- _Task to complete_: Below is a block of records; repeat all of them exactly.

(Entries with model source code)
** Start **

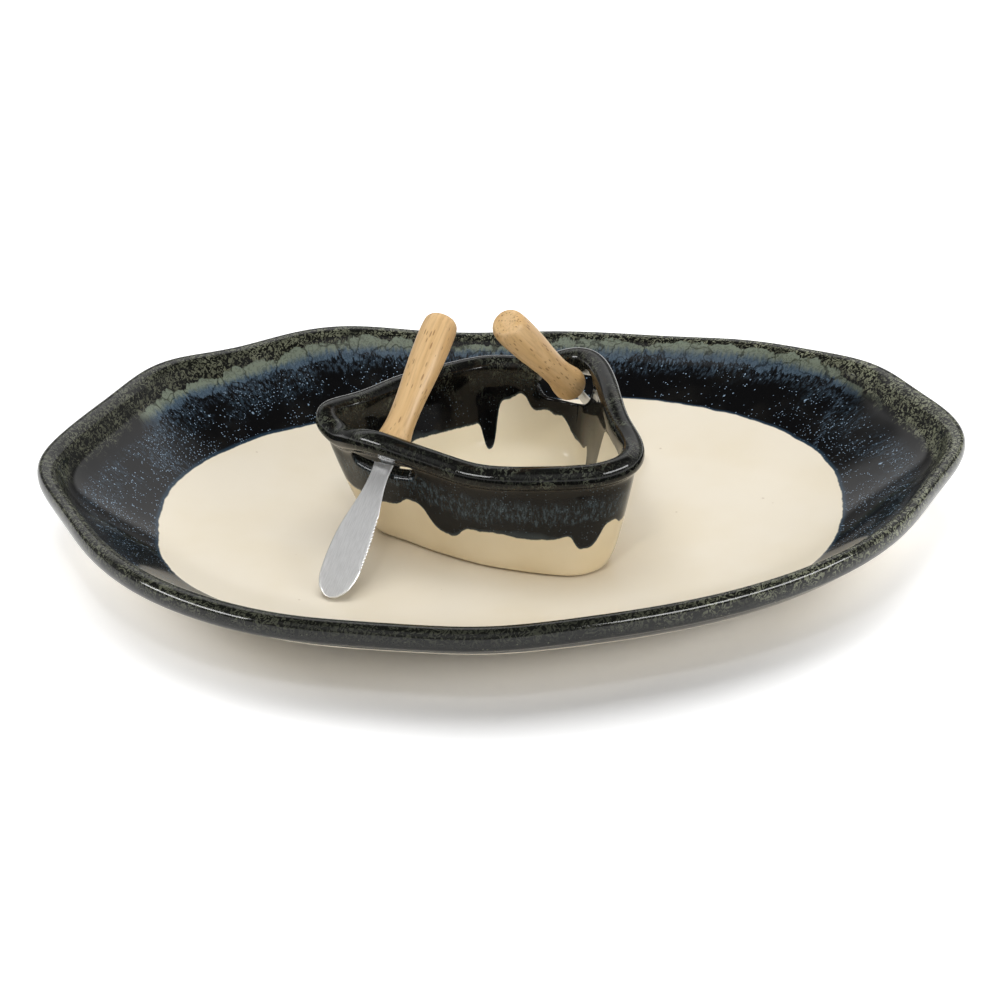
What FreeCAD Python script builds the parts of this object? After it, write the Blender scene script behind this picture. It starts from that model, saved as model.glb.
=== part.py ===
import FreeCAD, Part
import math
import os

V = FreeCAD.Vector

# ---------------------------------------------------------------- driving dimensions, millimetres
# Own frame: X along the length of the platter, +Y to the back, Z up, z = 0 on the table.

# Platter
FLOOR_Z = 9.0                 # top of the flat well
WALL_DROP = 6.8               # upright thickness of the sloping wall
FLOOR_CENTRE = (2.0, -3.0)
FLOOR_LONG = 134.0            # half length of the flat well
FLOOR_SHORT = 76.0            # half width of the flat well
FLOOR_TURN = 7.0              # turn of the well against the length, degrees
POCKET_LONG = 118.0           # recess inside the foot ring, half length
POCKET_SHORT = 62.0
POCKET_DEPTH = 1.6
PLATTER_COLUMNS = 72

# Outer edge of the rolled rim: x, y, height of the crest.  Hand pulled, so no two stretches match.
PLATTER_RIM = [
    (197.5, 22, 41), (197, 39, 41), (192.5, 54, 41), (183, 73, 41), (172.5, 96, 41), (165, 105, 41),
    (145, 117, 40.5), (116, 132, 39.5), (79, 138, 39), (49, 145, 38), (20, 147, 38), (-22, 145, 38),
    (-49, 146, 39.5), (-73, 147, 41), (-93, 144, 40.5), (-107, 139, 39), (-133, 120, 39.5),
    (-156, 109, 40), (-164, 99, 40), (-174.5, 76, 39.5), (-184.5, 51, 40), (-194.5, 25, 40), (-199.5, 4, 39.5),
    (-186.5, -34, 38.5), (-170, -70, 38.5), (-150, -98, 38), (-127.5, -118, 38), (-91, -136, 37.5),
    (-48, -144, 37.5), (-11, -147.5, 37.5), (22, -141, 37.5), (71, -125, 37.5), (122, -96, 38),
    (165, -48, 39), (183, -12, 40),
]

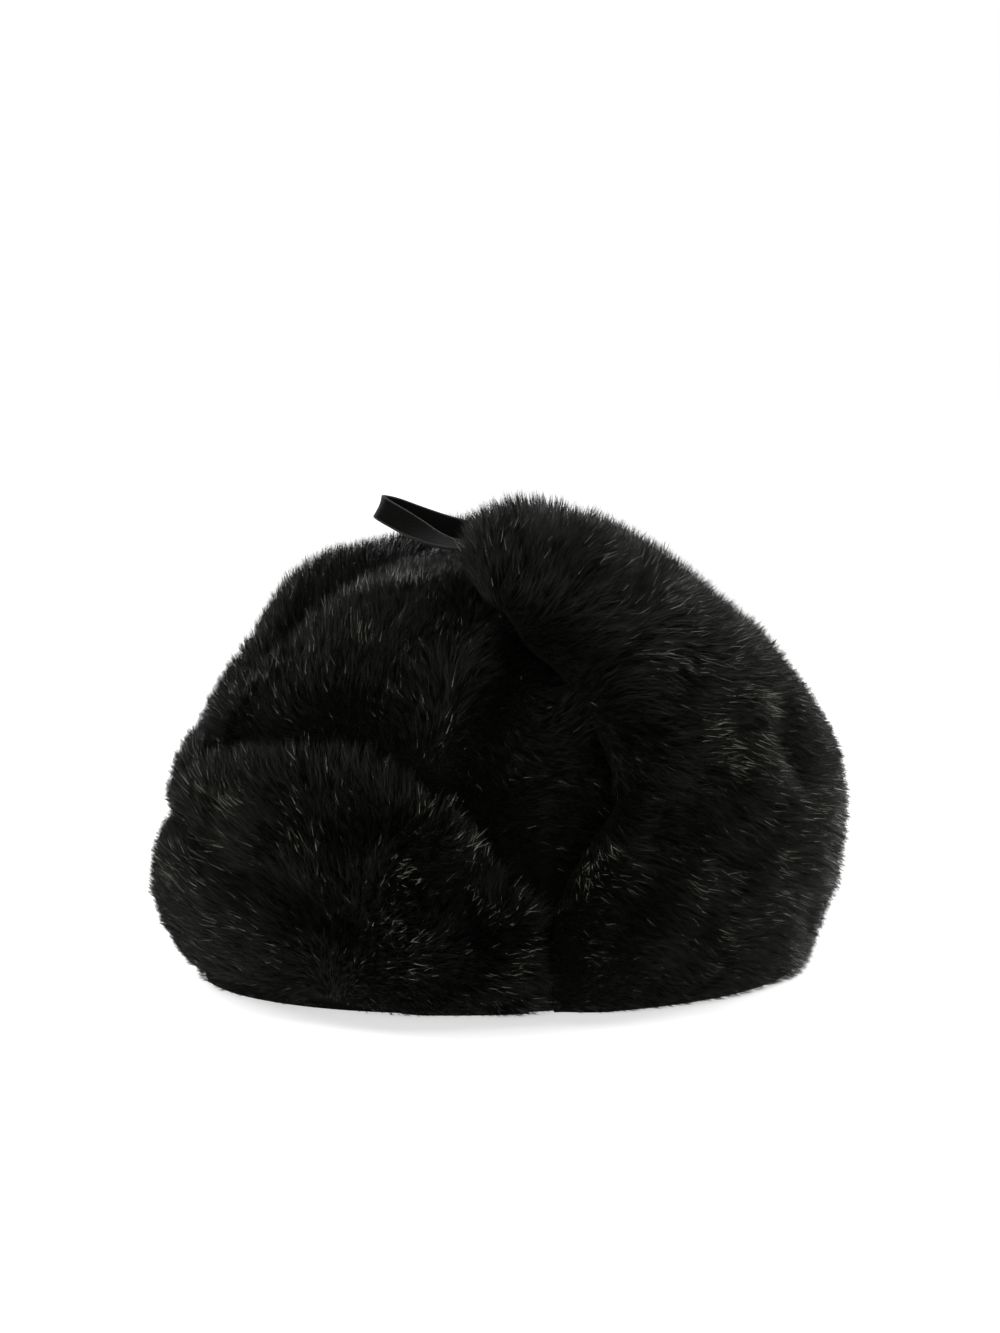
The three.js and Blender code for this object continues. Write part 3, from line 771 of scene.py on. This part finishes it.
def makeVelvetMaterial():
    # short pile, paler along the ribbon's edges; acrossRibbon is 0 at its middle and 1 at its edges
    material, tree, shader = newMaterial("ribbonVelvet")
    coordinates = addNode(tree, "ShaderNodeTexCoord").outputs["Object"]
    noise = addNode(tree, "ShaderNodeTexNoise")
    setInputs(noise, Scale=1400.0, Detail=4.0)
    tree.links.new(coordinates, noise.inputs["Vector"])
    edge = mathNode(tree, "GREATER_THAN", attributeNode(tree, "acrossRibbon"), 0.86)
    pile = mixColors(tree, noise.outputs["Fac"], looks["undercoat"], looks["velvet"])
    tree.links.new(mixColors(tree, edge, pile, looks["velvetEdge"]), shader.inputs["Base Color"])
    bump = addNode(tree, "ShaderNodeBump")
    setInputs(bump, Strength=0.7, Distance=0.0004)
    tree.links.new(noise.outputs["Fac"], bump.inputs["Height"])
    tree.links.new(bump.outputs["Normal"], shader.inputs["Normal"])
    shader.inputs["Roughness"].default_value = 0.85
    shader.inputs["Specular IOR Level"].default_value = 0.05
    shader.inputs["Sheen Weight"].default_value = 0.015
    shader.inputs["Sheen Roughness"].default_value = 0.35
    shader.inputs["Sheen Tint"].default_value = (0.6, 0.62, 0.66, 1)
    return material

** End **

- _Output of the exercise_:
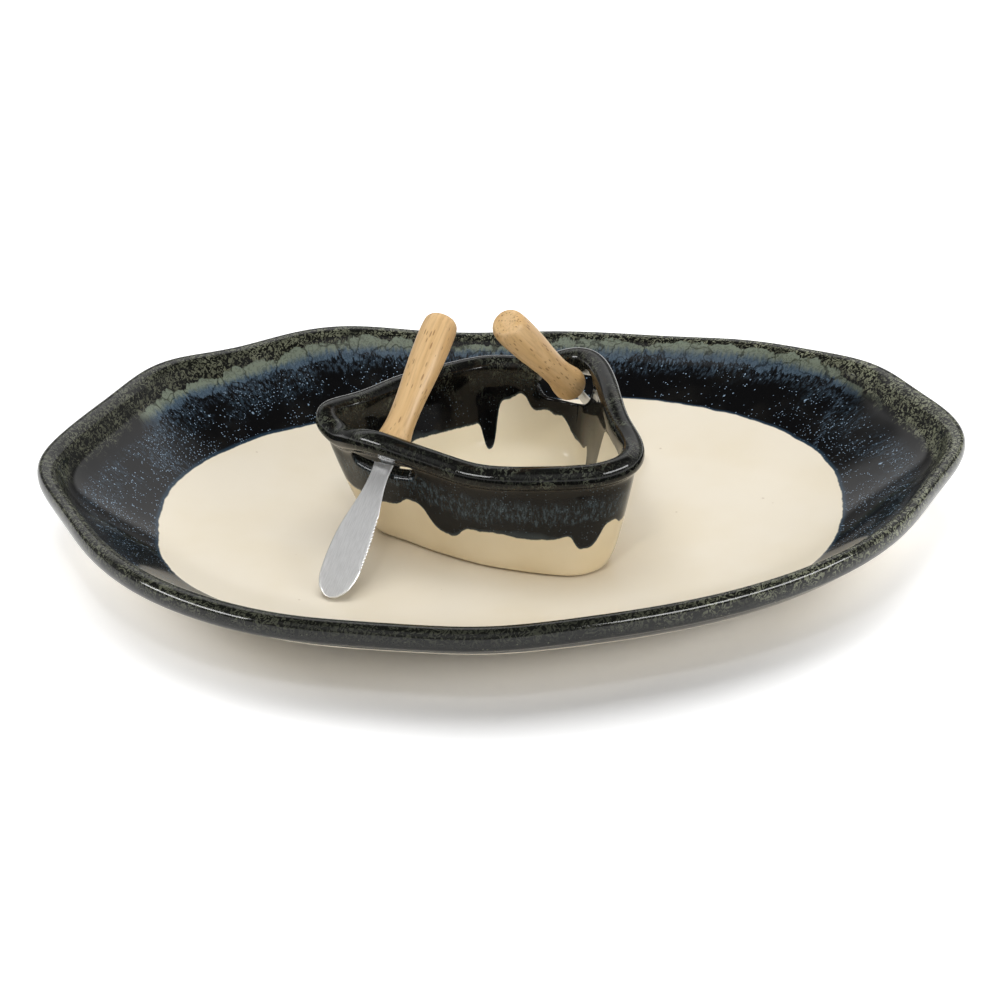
What FreeCAD Python script builds the parts of this object? After it, write the Blender scene script behind this picture. It starts from that model, saved as model.glb.
=== part.py ===
import FreeCAD, Part
import math
import os

V = FreeCAD.Vector

# ---------------------------------------------------------------- driving dimensions, millimetres
# Own frame: X along the length of the platter, +Y to the back, Z up, z = 0 on the table.

# Platter
FLOOR_Z = 9.0                 # top of the flat well
WALL_DROP = 6.8               # upright thickness of the sloping wall
FLOOR_CENTRE = (2.0, -3.0)
FLOOR_LONG = 134.0            # half length of the flat well
FLOOR_SHORT = 76.0            # half width of the flat well
FLOOR_TURN = 7.0              # turn of the well against the length, degrees
POCKET_LONG = 118.0           # recess inside the foot ring, half length
POCKET_SHORT = 62.0
POCKET_DEPTH = 1.6
PLATTER_COLUMNS = 72

# Outer edge of the rolled rim: x, y, height of the crest.  Hand pulled, so no two stretches match.
PLATTER_RIM = [
    (197.5, 22, 41), (197, 39, 41), (192.5, 54, 41), (183, 73, 41), (172.5, 96, 41), (165, 105, 41),
    (145, 117, 40.5), (116, 132, 39.5), (79, 138, 39), (49, 145, 38), (20, 147, 38), (-22, 145, 38),
    (-49, 146, 39.5), (-73, 147, 41), (-93, 144, 40.5), (-107, 139, 39), (-133, 120, 39.5),
    (-156, 109, 40), (-164, 99, 40), (-174.5, 76, 39.5), (-184.5, 51, 40), (-194.5, 25, 40), (-199.5, 4, 39.5),
    (-186.5, -34, 38.5), (-170, -70, 38.5), (-150, -98, 38), (-127.5, -118, 38), (-91, -136, 37.5),
    (-48, -144, 37.5), (-11, -147.5, 37.5), (22, -141, 37.5), (71, -125, 37.5), (122, -96, 38),
    (165, -48, 39), (183, -12, 40),
]

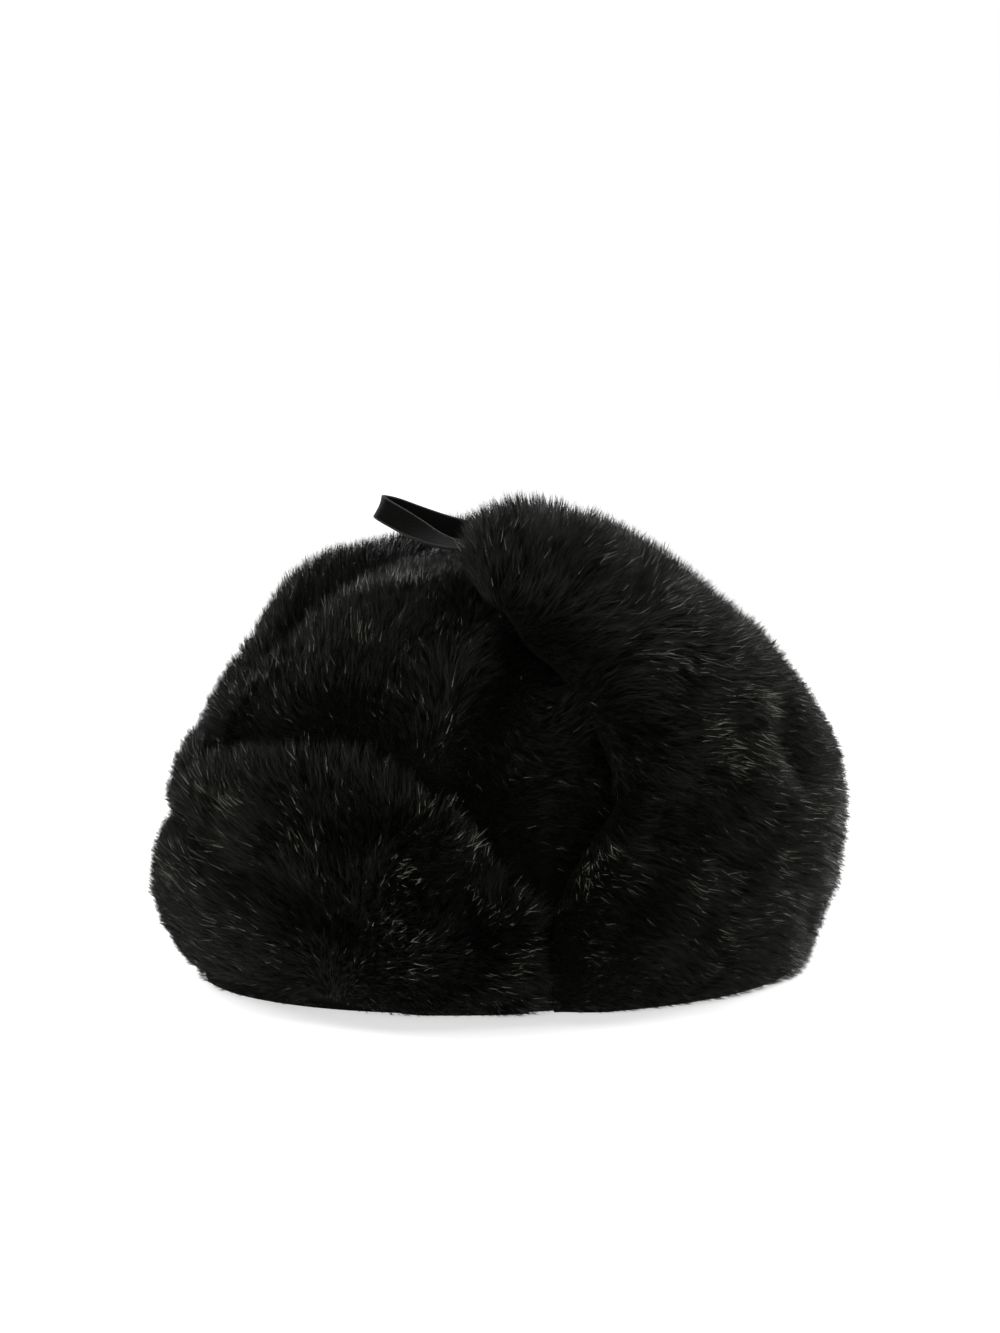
The three.js and Blender code for this object continues. Write part 3, from line 771 of scene.py on. This part finishes it.
def makeVelvetMaterial():
    # short pile, paler along the ribbon's edges; acrossRibbon is 0 at its middle and 1 at its edges
    material, tree, shader = newMaterial("ribbonVelvet")
    coordinates = addNode(tree, "ShaderNodeTexCoord").outputs["Object"]
    noise = addNode(tree, "ShaderNodeTexNoise")
    setInputs(noise, Scale=1400.0, Detail=4.0)
    tree.links.new(coordinates, noise.inputs["Vector"])
    edge = mathNode(tree, "GREATER_THAN", attributeNode(tree, "acrossRibbon"), 0.86)
    pile = mixColors(tree, noise.outputs["Fac"], looks["undercoat"], looks["velvet"])
    tree.links.new(mixColors(tree, edge, pile, looks["velvetEdge"]), shader.inputs["Base Color"])
    bump = addNode(tree, "ShaderNodeBump")
    setInputs(bump, Strength=0.7, Distance=0.0004)
    tree.links.new(noise.outputs["Fac"], bump.inputs["Height"])
    tree.links.new(bump.outputs["Normal"], shader.inputs["Normal"])
    shader.inputs["Roughness"].default_value = 0.85
    shader.inputs["Specular IOR Level"].default_value = 0.05
    shader.inputs["Sheen Weight"].default_value = 0.015
    shader.inputs["Sheen Roughness"].default_value = 0.35
    shader.inputs["Sheen Tint"].default_value = (0.6, 0.62, 0.66, 1)
    return material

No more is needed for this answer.